UPDATED ON OCTOBER 26, 2017: Original article published on April 14, 2016.
Hiring managers love to see how you transform a negative aspect of the workplace into a positive thing. While stress is a part of every career and in every industry, it can also be a great motivator.
When asked in an interview how you handle stress in the workplace, this is a great opportunity for you not to "turn a weakness into a strength" but to reveal how great your attitude can be.
Share Your Strengths
One way to approach this interview question about stress is to highlight your strengths in task management, time management, and project management. Reveal your secrets for meeting deadlines by putting focus on your organization, teamwork, and general management skills.
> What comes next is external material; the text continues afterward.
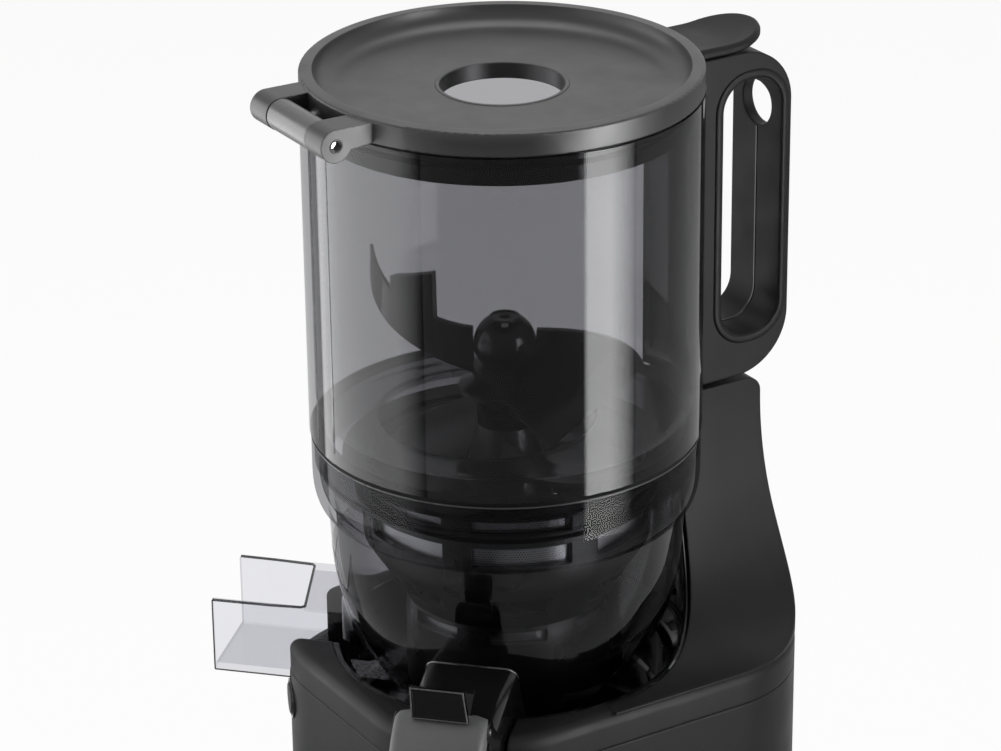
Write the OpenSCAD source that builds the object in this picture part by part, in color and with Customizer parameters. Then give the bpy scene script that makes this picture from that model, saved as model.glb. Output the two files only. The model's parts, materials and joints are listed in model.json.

Consider removing "multi-tasking" from your vocabulary. Even if asked, "Are you good at multi-tasking?" steer away from this term and use answers similar to, "I have been told I'm very good at managing my time and completing my tasks and projects before deadline." Even if an employer uses this term, it implies that you have a problem focusing on a task at hand and may stretch yourself too thin to be effective.
Give Examples From Previous Jobs
If you can, think of a few examples from previous employment where you conquered a difficult task or multiple tasks before deadlines or rather quickly. Avoid using examples that show or imply that YOU procrastinated.
Focus on your strategy for meeting the challenge. Try to avoid talking much about how you felt under pressure or how much it bothers you to be stressed. Keep in mind, stress will be a part of every job in every field.
Discuss a practical solution
You can have a practical solution to handling stress. Some great ways to alleviate stress are to take a coffee or tea break, take a short walk around the block, or take a short "distraction" break at your desk. Having a fidget spinner, stress ball, or desktop games (like this desktop bowling game on Amazon) available for a quick distraction break can help with alleviating stress.
Another practical solution you can discuss is personalizing your space. By adding personal touches to your work space, you can create a space that calms you and keeps you focused. Himalayan salt lamps are proven to help alleviate stress. You can find a desk-sized, USB-powered Himalayan salt lamp on Amazon for less than $20.
Make Stress Your Motivation
When an interviewer asks you to answer how you deal with stress in the workplace, carefully describe stress at a motivator. Use this approach with caution because it's often perceived as a way to "turn a weakness into a strength" and can be a common answer.
The answer, "Stress motivates me," is so overused, but it can be effective. Identify stress as a motivator and then reinforce the statement by describing your work ethic. The focus is then shifted to your positive attitude and ambition to be a great employee.
Here's an example: "I use stress as motivation because it's often unavoidable in the workplace. I would rather have a positive attitude and be motivated to finish a task well and on time than focus on the negative environment stress can bring."
Identify how you best handle stress and practice your answer to this common interview question.